Exercise: Pull out every line from the listing that has the word "follow".

-- START Given data --

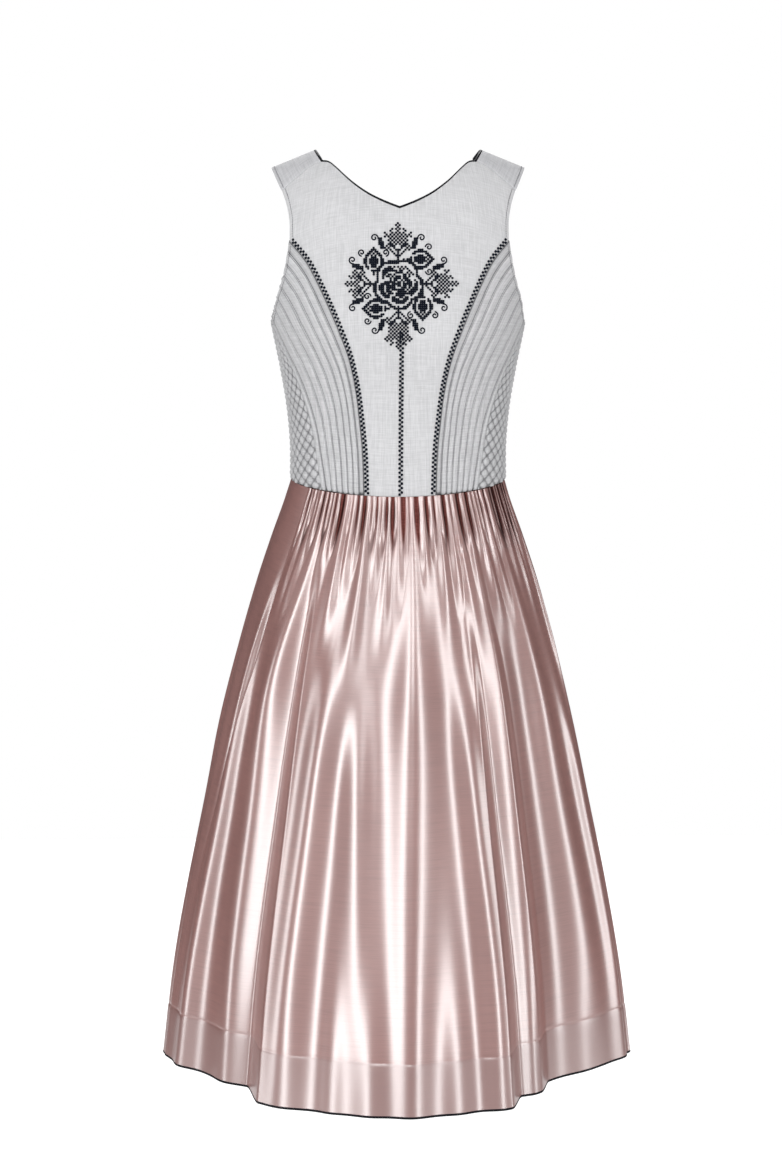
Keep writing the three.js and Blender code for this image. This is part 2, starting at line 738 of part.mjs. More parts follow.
const skirtFront = skirtPanelPoints(skirtPanels.front);
const skirtBack = skirtPanelPoints(skirtPanels.back);
dirndl.add(wallMesh('skirt_front', materials.satin, skirtFront));
dirndl.add(wallMesh('skirt_back', materials.satin, skirtBack));
dirndl.add(hemEdgeMesh('hem_edging', materials.piping, [skirtFront, skirtBack]));

export default dirndl;
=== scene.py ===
"""A sleeveless dirndl, filled out as if worn: linen bodice with quilted sides, gathered satin skirt."""
import math

import bpy
import numpy as np
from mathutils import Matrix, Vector


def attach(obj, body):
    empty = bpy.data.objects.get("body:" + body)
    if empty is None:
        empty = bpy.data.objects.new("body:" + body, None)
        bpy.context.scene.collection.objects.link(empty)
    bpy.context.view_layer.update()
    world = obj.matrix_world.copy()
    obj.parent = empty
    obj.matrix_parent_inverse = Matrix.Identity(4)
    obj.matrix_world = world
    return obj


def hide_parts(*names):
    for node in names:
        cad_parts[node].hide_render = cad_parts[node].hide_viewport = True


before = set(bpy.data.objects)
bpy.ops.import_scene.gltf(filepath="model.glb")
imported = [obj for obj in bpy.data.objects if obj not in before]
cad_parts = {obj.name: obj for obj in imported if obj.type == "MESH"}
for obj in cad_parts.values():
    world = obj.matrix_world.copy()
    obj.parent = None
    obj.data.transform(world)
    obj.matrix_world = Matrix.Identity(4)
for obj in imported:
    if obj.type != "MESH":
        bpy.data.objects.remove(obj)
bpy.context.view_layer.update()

# The form, in millimetres as in the part's source. Angles run from the front over +X to the back.
MM = 0.001
SECTION_POWER = 2.3
CHEST_LEVEL = -95.0
LINEN = 1.5
QUILT = 1.8
SATIN = 1.3

# level, half width, depth in front, depth behind
BODICE_RINGS = np.array([
    (-420, 124, 92, 86), (-380, 124, 92, 86), (-335, 124, 93, 84), (-290, 128, 97, 85),
    (-245, 135.5, 104, 88), (-215, 141.5, 108, 91), (-187, 146.5, 107, 93), (-140, 150, 99, 92),
    (-95, 152, 89, 87), (-60, 152, 82, 80), (0, 152, 70, 68), (60, 152, 62, 60),
], dtype=float)
CUP = {"depth": 10, "out": 72, "level": -205, "wide": 42, "high": 55}
SHOULDER = {"middle": 45, "fall": 0.42, "rounding": 30}
WAIST = {"side": -377, "front_dip": 12.3, "back_dip": 3, "roundness": 1.4}

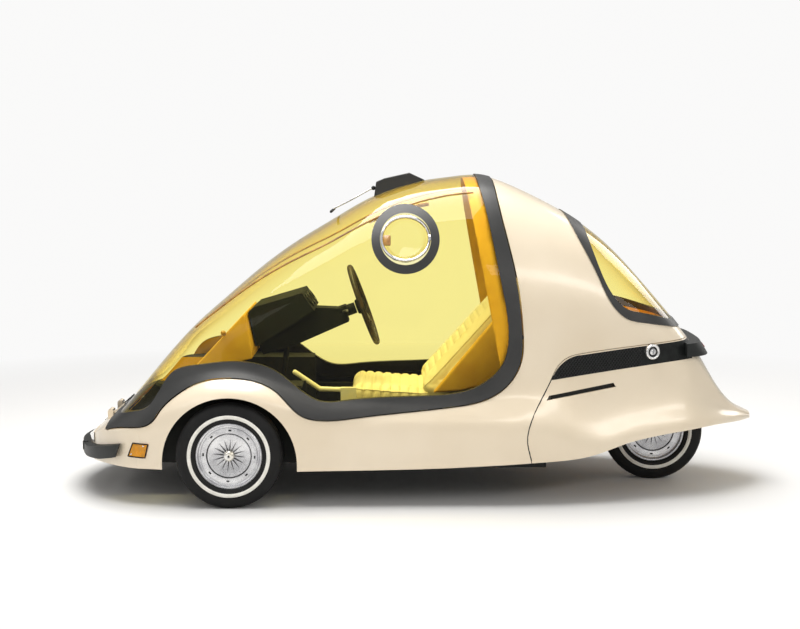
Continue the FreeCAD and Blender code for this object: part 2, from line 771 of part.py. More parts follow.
def make_seat():
    """Plain solids of the seat cushion and the reclined backrest, and the base under them."""
    cushion = rounded_box(cushion_back_x - cushion_front_x, 2 * seat_half, cushion_thickness, seat_corner)
    cushion.translate(Vector(cushion_front_x, -seat_half, cushion_top_z - cushion_thickness))
    back = rounded_box(back_thickness, 2 * seat_half, back_length, seat_corner)
    board = box((back_thickness + seat_gap, seat_corner, -back_length),
                (back_thickness + seat_gap + back_board, 2 * seat_half - seat_corner, back_length))
    start = Vector(cushion_back_x + back_gap, -seat_half, cushion_top_z - back_sink)
    for piece in (back, board):
        piece.rotate(Vector(0, 0, 0), Vector(0, 1, 0), 90 - back_angle)
        piece.translate(start)
    base_low = floor_z + tub_wall + seat_gap
    base_top = cushion_top_z - cushion_thickness - seat_gap
    base = box((cushion_front_x + seat_corner, -seat_half + seat_corner, base_low),
               (cushion_back_x + seat_corner, seat_half - seat_corner, base_top))
    room = box((cushion_front_x, -seat_half, base_low), (cabin_back_x - tub_wall, seat_half, shelf_z))
    return cushion, back, base.fuse(board.common(room)).removeSplitter()


def make_steering_wheel():
    """Rim, two spokes and hub, turned to the column's slope."""
    ring = Part.makeTorus(steering_radius, steering_rim_radius)
    hub = Part.makeCylinder(steering_hub_radius, steering_hub_depth, Vector(0, 0, -steering_hub_depth))
    solids = [ring, hub]
    for side in (-1, 1):
        start = Vector(0, 0, -steering_hub_depth / 2)
        solids.append(rod(start, Vector(0, side * steering_radius, 0), steering_spoke_radius))
    solids.append(rod(Vector(0, 0, -steering_hub_depth / 2), Vector(-steering_radius, 0, 0),
                      steering_spoke_radius))
    solids.append(Part.makeCylinder(shaft_radius, shaft_length, Vector(0, 0, -steering_hub_depth - shaft_length)))
    wheel = fused(solids)
    wheel.rotate(Vector(0, 0, 0), Vector(0, 1, 0), 90 - column_angle)
    wheel.translate(Vector(steering_hub_x, 0, steering_hub_z))
    return wheel


def column_point(distance):
    """Point on the column's axis, a distance ahead of the wheel's centre."""
    slope = math.radians(column_angle)
    return Vector(steering_hub_x - distance * math.cos(slope), 0, steering_hub_z - distance * math.sin(slope))


def column_foot():
    """Lower end of the steering shaft, on the tub's floor."""
    return Vector(track_rod_x(), 0, floor_z + tub_wall + seat_gap + column_radius)


def make_column():
    """Column tube and the lower shaft that runs down to the rack."""
    start = column_point(steering_hub_depth + moving_gap)
    end = column_point(steering_hub_depth + column_length)
    foot = column_foot()
    tube = rod(start, end, column_radius)
    shaft = rod(end, foot, column_radius / 2)
    knuckle = Part.makeSphere(column_radius, end)
    block = Part.makeCylinder(column_radius, column_radius, Vector(foot.x, 0, foot.z - column_radius))
    bore_end = column_point(steering_hub_depth + shaft_length + moving_gap)
    bore = rod(column_point(0), bore_end, shaft_radius + shaft_clearance)
    return fused([tube, shaft, knuckle, block]).cut(bore)


def cross_block(shares, half_span):
    """Block over a straight side-view outline, to both sides of the middle."""
    face = Part.Face(Part.Wire(closed_edges(shares)))
    block = face.extrude(Vector(0, 2 * half_span, 0))
    block.translate(Vector(0, -half_span, 0))
    return block


def make_binnacle():
    """Wedge-shaped instrument housing, with the shroud that runs down under the column."""
    housing = cross_block(binnacle_shares, binnacle_half)
    shroud = cross_block(column_shroud_shares, shroud_half)
    bend = column_point(steering_hub_depth + column_length)
    column = rod(column_point(steering_hub_depth), column_point(2 * column_length), column_radius + seat_gap)
    shaft = rod(bend, column_foot(), column_radius / 2 + seat_gap)
    joint = Part.makeSphere(column_radius + seat_gap, bend)
    return housing.fuse(shroud).cut(column).cut(shaft).cut(joint).removeSplitter()


def make_rear_suspension():
    """Swing arm with the rear spindle, and the spring unit above it."""
    centre = wheel_centre(0)
    pivot = Vector(swing_pivot_x, 0, swing_pivot_z)
    span = Vector(0, swing_half, 0)
    solids = [rod(pivot.sub(span), pivot.add(span), swing_radius)]
    for side in (-1, 1):
        shift = Vector(0, side * (swing_half - swing_radius), 0)
        solids.append(rod(pivot.add(shift), centre.add(shift), swing_tube_radius))
    solids.append(rod(centre.sub(span), centre.add(span), spindle_radius))
    arm = fused(solids)
    return arm


def make_canopy_trim():
    """Housing on the roof and the wiper ahead of it."""
    face = Part.Face(Part.Wire(closed_edges(pod_shares)))
    pod = face.extrude(Vector(0, 2 * pod_half, 0))
    pod.translate(Vector(0, -pod_half, 0))
    pod = pod.cut(body_form(-seat_gap))
    pivot = Vector(along(wiper_root_shares[0]), 0, up(wiper_root_shares[1]))
    tip = Vector(along(wiper_tip_shares[0]), 0, up(wiper_tip_shares[1]))
    arm = rod(pivot, tip, wiper_radius)
    blade = rod(tip.sub(Vector(0, blade_half, 0)), tip.add(Vector(0, blade_half, 0)), blade_radius)
    return pod, fused([arm, blade])


def make_hinges():
    """Hinge bases on the nose and the lugs that carry the canopy on them."""
    bases = []
    lugs = []
    cheek = hinge_knuckle / 3
    frame_top = body_form(-frame_proud - seat_gap)
    leaf_top = body_form(-frame_proud - seat_gap - hinge_leaf)
    for side in (-1, 1):
        y = side * hinge_half
        solids = [cross_bore(hinge_x, hinge_z, hinge_pin_radius, y - hinge_knuckle, y + hinge_knuckle)]
        for way in (-1, 1):
            low = y + way * (hinge_knuckle - cheek / 2) - cheek / 2
            solids.append(cross_bore(hinge_x, hinge_z, hinge_radius, low, low + cheek))
            foot = (hinge_x - hinge_radius, low, hinge_z - hinge_drop)
            solids.append(box(foot, (hinge_x + hinge_radius, low + cheek, hinge_z)))
        bases.append(fused(solids).cut(body_form(-seat_gap)))
        lug_half = hinge_knuckle - cheek - moving_gap
        eye = cross_bore(hinge_x, hinge_z, hinge_radius, y - lug_half, y + lug_half)
        low = (hinge_x, y - lug_half, hinge_z - hinge_drop)
        strap = leaf_top.common(box(low, (hinge_x + hinge_reach, y + lug_half, hinge_z + hinge_drop)))
        gusset = box(low, (hinge_x + hinge_reach / 2, y + lug_half, hinge_z))
        bore_radius = hinge_pin_radius + kingpin_clearance
        bore = cross_bore(hinge_x, hinge_z, bore_radius, y - 2 * lug_half, y + 2 * lug_half)
        lugs.append(fused([eye, strap, gusset]).cut(frame_top).cut(bore))
    return Part.makeCompound(bases), Part.makeCompound(lugs)


def make_rear_frame():
    """Two rails from the cabin's rear wall that hold the swing arm's pivot between them."""
    inner = swing_half + seat_gap
    start = cabin_back_x + seat_gap
    end = swing_pivot_x + 2 * swing_radius
    solids = []
    for side in (-1, 1):
        y = sorted([side * inner, side * (inner + rail_half)])
        rail = box((start, y[0], rail_z), (end, y[1], rail_z + 2 * rail_half))
        plate = box((swing_pivot_x - 2 * swing_radius, y[0], rail_z),
                    (end, y[1], swing_pivot_z + 2 * swing_radius))
        solids.append(rail.fuse(plate))
    return Part.makeCompound(solids)


def make_rear_spring():
    """Spring unit from the swing arm up to the shelf over the rear wheel."""
    centre = wheel_centre(0)
    pivot = Vector(swing_pivot_x, 0, swing_pivot_z)
    foot = pivot.add(centre.sub(pivot).multiply(shock_foot_share))
    solids = []
    for side in (-1, 1):
        y = side * (swing_half - swing_radius)
        low = Vector(foot.x, y, foot.z)
        high = Vector(shock_top_x, y, shelf_z + shock_radius)
        shift = Vector(0, y, 0)
        arm = rod(pivot.add(shift), centre.add(shift), swing_tube_radius + seat_gap)
        room = box((swing_pivot_x, -half_width, 0), (centre.x, half_width, shelf_z))
        above = rod(low, high, shock_radius).common(room).cut(arm)
        solids.append(max(above.Solids, key=lambda solid: solid.Volume))
    return Part.makeCompound(solids)


def make_engine():
    """Engine and gearbox as one plain block, held between the frame rails."""
    low = (engine_front_x, -swing_half, engine_low_z)
    high = (engine_front_x + engine_length, swing_half, engine_low_z + engine_height)
    block = box(low, high)
    head_low = (engine_front_x, -engine_half, rail_z + 2 * rail_half + seat_gap)
    return block.fuse(box(head_low, (engine_front_x + engine_length, engine_half, high[2]))).removeSplitter()


def make_shelf():
    """Luggage shelf under the rear window, closing the cabin off from the engine."""
    slab = box((cabin_back_x - tub_wall, -half_width, shelf_z + seat_gap),
               (shelf_end_x, half_width, shelf_z + shelf_thickness))
    return slab.common(body_form(panel_wall + seat_gap, cut_overrun))


def make_bumpers():
    """Dark front bumper round the nose, and the bar across the tail."""
    band = side_block(closed_edges(bumper_shares))
    ring = nose_block(-bumper_thickness).cut(nose_block(-seat_gap))
    front = ring.common(band)
    rear_band = side_block(closed_edges(rear_bar_shares))
    rear = body_form(-rear_bar_proud).common(rear_band).cut(body_form(-seat_gap))
    return front, rear


def make_fuel_cap():
    """Filler cap in the left-hand vent panel."""
    disc = cross_bore(fuel_x, fuel_z, fuel_radius, -half_width, 0)
    return body_form(-fuel_proud).common(disc).cut(body_form(-seat_gap))


def make_pedals():
    """Two pedals on stalks from the footwell floor."""
    pads = []
    foot_z = floor_z + tub_wall + seat_gap
    for side in (-1, 1):
        y = side * pedal_y
        stalk = rod(Vector(pedal_x, y, foot_z), Vector(pedal_x, y, foot_z + pedal_height), pedal_rod_radius)
        pad = box((pedal_x - pedal_thickness, y - pedal_half, foot_z + pedal_height - 2 * pedal_half),
                  (pedal_x + pedal_thickness, y + pedal_half, foot_z + pedal_height + pedal_half))
        pads.append(stalk.fuse(pad).removeSplitter())
    return Part.makeCompound(pads)


def make_lever():
    """Bent hand brake lever on a block beside the seat."""
    points = [Vector(p.x, lever_y, p.z) for p in line_points(lever_shares)]
    solids = [ball_ended(a, b, lever_radius) for a, b in zip(points, points[1:])]
    end = points[-1]
    low = (end.x - lever_block_length / 2, lever_y - lever_block_half, floor_z + tub_wall + seat_gap)
    high = (end.x + lever_block_length / 2, lever_y + lever_block_half, end.z + lever_radius)
    return fused(solids + [box(low, high)])


def make_all():
    """Every piece by its name."""
    parts = make_panels()
    for side, name in ((-1, "left"), (1, "right")):
        centre = wheel_centre(side)
        parts["tyre_front_" + name] = make_tyre(centre)
        parts["rim_front_" + name] = make_rim(centre, side)
        parts["knuckle_" + name] = make_knuckle(side)
        parts["wishbones_" + name] = make_arms(side)
    parts["tyre_rear"] = make_tyre(wheel_centre(0))
    parts["rim_rear"] = make_rim(wheel_centre(0), -1, True)
    parts["front_subframe"] = make_front_subframe()
    parts["track_rod"] = make_track_rod()
    parts["rack_housing"] = make_rack_housing()
    parts["floor_tub"] = make_tub()
    parts["seat_cushion"], parts["seat_back"], parts["seat_base"] = make_seat()
    parts["steering_wheel"] = make_steering_wheel()
    parts["steering_column"] = make_column()
    parts["instrument_binnacle"] = make_binnacle()
    parts["pedals"] = make_pedals()
    parts["hand_brake"] = make_lever()
    parts["swing_arm"] = make_rear_suspension()
    parts["rear_springs"] = make_rear_spring()
    parts["rear_frame"] = make_rear_frame()
    parts["engine_block"] = make_engine()
    parts["luggage_shelf"] = make_shelf()
    parts["front_bumper"], parts["tail_bar"] = make_bumpers()
    parts["fuel_cap"] = make_fuel_cap()
    parts["roof_housing"], parts["wiper"] = make_canopy_trim()
    parts["hinge_bases"], parts["hinge_lugs"] = make_hinges()
    return parts


os.makedirs("parts", exist_ok=True)
for name, shape in make_all().items():
    print(name, shape.isValid(), len(shape.Solids), round(shape.Volume / 1e6, 2))
    shape.exportStep("parts/" + name + ".step")
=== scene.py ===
import json
import math

import bmesh
import bpy
from mathutils import Matrix, Vector
from mathutils.bvhtree import BVHTree


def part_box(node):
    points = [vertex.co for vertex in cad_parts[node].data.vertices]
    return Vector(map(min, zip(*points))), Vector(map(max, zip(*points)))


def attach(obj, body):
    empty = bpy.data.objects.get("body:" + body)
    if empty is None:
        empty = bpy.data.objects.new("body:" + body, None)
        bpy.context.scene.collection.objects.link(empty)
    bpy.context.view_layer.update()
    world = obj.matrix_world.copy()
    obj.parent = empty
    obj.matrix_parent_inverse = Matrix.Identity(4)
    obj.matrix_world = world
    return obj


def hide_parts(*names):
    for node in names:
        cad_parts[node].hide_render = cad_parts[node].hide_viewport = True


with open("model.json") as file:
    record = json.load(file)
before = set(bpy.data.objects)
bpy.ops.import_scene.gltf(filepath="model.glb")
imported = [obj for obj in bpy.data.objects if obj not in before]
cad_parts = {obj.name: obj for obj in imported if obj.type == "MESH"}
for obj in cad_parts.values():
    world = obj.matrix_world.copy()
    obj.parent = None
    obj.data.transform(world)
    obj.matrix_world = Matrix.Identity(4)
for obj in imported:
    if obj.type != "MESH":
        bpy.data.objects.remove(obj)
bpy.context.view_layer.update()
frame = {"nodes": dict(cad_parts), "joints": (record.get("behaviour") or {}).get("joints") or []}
nodes = frame["nodes"]

# Bubble microcar with a tilting amber canopy. Metres, nose to -X, the driver's
# left side is -Y and the floor is at Z = 0.

# Points nearer than this are one point, and the same for turned and packed surfaces
weld = 1e-6
turned_weld = 1e-5

# Camera: what the photograph's view needs
photo_width = 800
focal_pixels = 1535.0
camera_place = (-0.0765, -7.08, 1.53)
camera_pitch = 6.16
sensor_width = 36.0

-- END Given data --

Solution to the problem:
Keep writing the three.js and Blender code for this image. This is part 2, starting at line 738 of part.mjs. More parts follow.
Continue the FreeCAD and Blender code for this object: part 2, from line 771 of part.py. More parts follow.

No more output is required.